It’s official. Algorithmic stablecoin Fei Protocol is set to merge with Rari Capital, a DeFi protocol that facilitates permissionless lending markets, after both communities voted overwhelmingly in favour of the deal.
The result: a player mustering $2B in liquidity.
RGT tokens will be exchangeable for TRIBE at the rate of 10 RGT = 267 TRIBE. Fei will also assume Rari’s liabilities stemming from the $10M exploit in May 2021. The merger proposal won the support of 90% of TRIBE voters. TRIBE is Fei’s governance token.
“I think the broader community really sees the vision of the proposal as reflected in the massively in-favor and high participation on-chain votes,” Fei co-founder Joey Santoro told The Defiant. “Tribe is no longer about FEI or Fuse alone, but rather building tightly integrated DeFi solutions for DAOs such as LaaS and new upcoming offerings such as Turbo.”

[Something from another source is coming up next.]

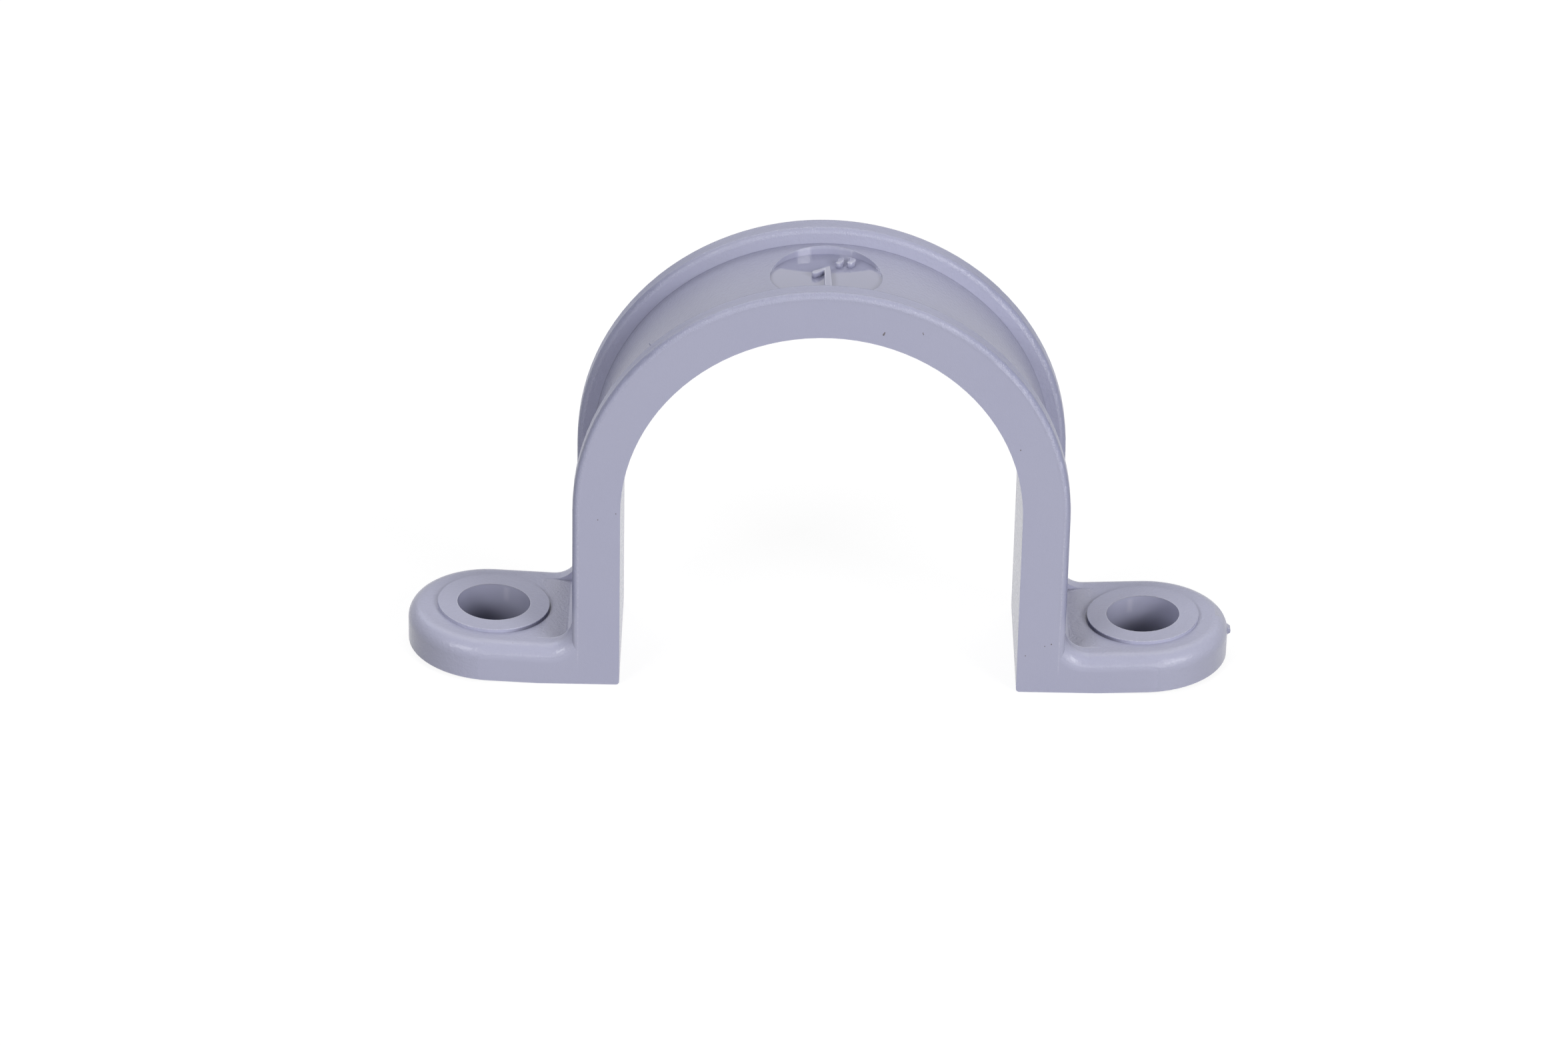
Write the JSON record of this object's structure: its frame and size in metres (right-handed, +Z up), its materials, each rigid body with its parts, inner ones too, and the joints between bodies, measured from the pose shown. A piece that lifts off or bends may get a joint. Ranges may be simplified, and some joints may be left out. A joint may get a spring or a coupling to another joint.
{
  "type": "pipe strap",
  "caption": "Moulded two-hole strap: an inverted U with a flanged channel section and a slightly raised foot at each side, which holds one pipe down on a flat surface.",
  "frame": {"origin": "on the plane that the legs stand on, midway between the two screw holes, under the middle of the saddle", "axes": "+X through the screw holes towards the foot with the trimmed gate, +Y along the pipe, +Z up, away from the surface it is screwed to"},
  "size_m": [0.0711, 0.0144, 0.0377],
  "materials": {
    "pvc": "satin moulded PVC, lilac grey, with a fine grain; polished floor in the round panel"
  },
  "bodies": {
    "root": {"strap": "pvc"}
  },
  "joints": []
}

The Rari community also cheered the move, with 93% of votes cast in favour.
Fei is one of many protocols aiming to solve one of DeFi’s perennial problems — bootstrapping liquidity for new projects. Most new projects tend to stick with traditional liquidity mining despite the risks of such programs, which include excessive token inflation and so-called “predatory liquidity” or “farm-and-dumpers”.
In October 2021, Fei announced a Liquidity-as-a-Service (LaaS) program in partnership with Ondo, a liquidity risk tranching protocol.
Under the program, DeFi protocols can deposit their native tokens in an Ondo liquidity vault for a predetermined term. These tokens are then paired with an equivalent amount of FEI and deployed as liquidity on DEXs like Uniswap and Sushiswap, giving the subject protocol immediate access to deep liquidity for its token.
At the end of the term, the FEI is paid back with a fee added, and the remaining native tokens are returned to the project. The project retains all trading fees but also assumes all the risks of impermanent loss.
Rari Capital allows the creation of permissionless lending pools, called Fuse pools, that permit anyone to create a pool to supply and borrow any ERC-20 asset.
According to the merger proposal, “the main bottlenecks to Fuse’s growth are bootstrapping pools with initial liquidity, and ensuring manipulation resistant oracles for long-tail assets. The Fei DAO can easily provide this initial FEI liquidity to solve the chicken-and-egg problem, and has already done so in 15 Fuse pools, including 8 of the top 10.”
This makes sense since even the most adventurous DeFi users will usually balk at providing liquidity for new tokens without a sizeable incentive. By seeding the Fuse pool with FEI liquidity, protocols will be able to easily set up usable lending markets for their tokens.
When asked for more details about the ‘Turbo’ product, Santoro called it “the lending equivalent of LaaS for Fuse pools.” Santoro declined to comment further.
Overall, the merger seems to make sense given the ongoing close collaboration between the protocols, as the proposal goes on to note.
“I think the merger is positive for Fei, and can help build its utilitarian value by allowing a deeper integration with Rari’s core lending product. The Rari and Fei core-teams get along extremely well, which I believe is a large understated positive,” Ashwin Ramachandran, General Partner at Dragonfly Capital, told The Defiant.
Disclosure: The author holds TRIBE tokens.